§ **Records for this task**:
----------------

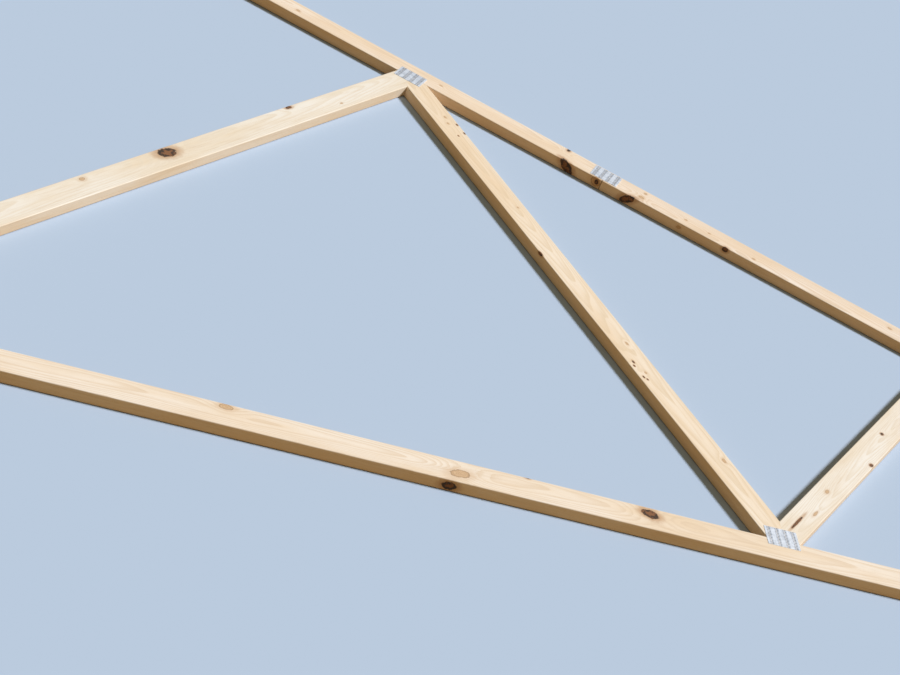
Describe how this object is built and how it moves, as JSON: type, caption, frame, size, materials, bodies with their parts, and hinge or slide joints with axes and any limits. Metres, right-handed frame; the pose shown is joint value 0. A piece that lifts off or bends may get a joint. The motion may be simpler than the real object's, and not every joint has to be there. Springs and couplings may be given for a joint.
{
  "type": "wooden roof truss",
  "caption": "Pitched timber roof truss of planed softwood boards with diagonal webs, king post and heel sliders, joined on both faces by punched nail plates.",
  "frame": {"origin": "centre of the truss in plan, on the level floor under its back nail plates; the truss lies flat", "axes": "+X along the span, +Y from the bottom chord to the peak, +Z out of the face that the picture shows"},
  "size_m": [12.192, 3.1534, 0.0401],
  "materials": {
    "timber": "planed, dry, unfinished",
    "galvanised_plate": "bright galvanised, dull sheen"
  },
  "bodies": {
    "root": {"bottom_chord_left": "timber", "top_chord_upper_left": "timber", "top_chord_lower_left": "timber", "slider_left": "timber", "outer_web_left": "timber", "middle_web_left": "timber", "inner_web_left": "timber", "bottom_chord_right": "timber", "top_chord_upper_right": "timber", "top_chord_lower_right": "timber", "slider_right": "timber", "outer_web_right": "timber", "middle_web_right": "timber", "inner_web_right": "timber", "king_post": "timber", "heel_plate_left_front": "galvanised_plate", "heel_plate_left_back": "galvanised_plate", "outer_plate_left_front": "galvanised_plate", "outer_plate_left_back": "galvanised_plate", "splice_plate_left_front": "galvanised_plate", "splice_plate_left_back": "galvanised_plate", "upper_plate_left_front": "galvanised_plate", "upper_plate_left_back": "galvanised_plate", "lower_plate_left_front": "galvanised_plate", "lower_plate_left_back": "galvanised_plate", "heel_plate_right_front": "galvanised_plate", "heel_plate_right_back": "galvanised_plate", "outer_plate_right_front": "galvanised_plate", "outer_plate_right_back": "galvanised_plate", "splice_plate_right_front": "galvanised_plate", "splice_plate_right_back": "galvanised_plate", "upper_plate_right_front": "galvanised_plate", "upper_plate_right_back": "galvanised_plate", "lower_plate_right_front": "galvanised_plate", "lower_plate_right_back": "galvanised_plate", "peak_plate_front": "galvanised_plate", "peak_plate_back": "galvanised_plate", "mid_plate_front": "galvanised_plate", "mid_plate_back": "galvanised_plate"}
  },
  "joints": []
}
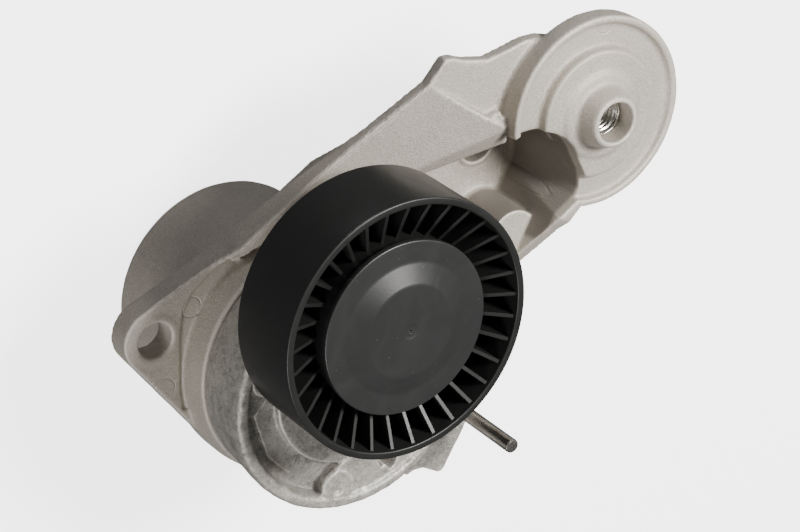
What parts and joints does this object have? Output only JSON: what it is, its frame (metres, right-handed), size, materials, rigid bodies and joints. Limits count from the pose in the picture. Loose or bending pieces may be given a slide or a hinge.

----------------

§ **Task directions**: Pick out every line above that contains the word "JSON" and copy it.

§ **Result**:
Describe how this object is built and how it moves, as JSON: type, caption, frame, size, materials, bodies with their parts, and hinge or slide joints with axes and any limits. Metres, right-handed frame; the pose shown is joint value 0. A piece that lifts off or bends may get a joint. The motion may be simpler than the real object's, and not every joint has to be there. Springs and couplings may be given for a joint.
What parts and joints does this object have? Output only JSON: what it is, its frame (metres, right-handed), size, materials, rigid bodies and joints. Limits count from the pose in the picture. Loose or bending pieces may be given a slide or a hinge.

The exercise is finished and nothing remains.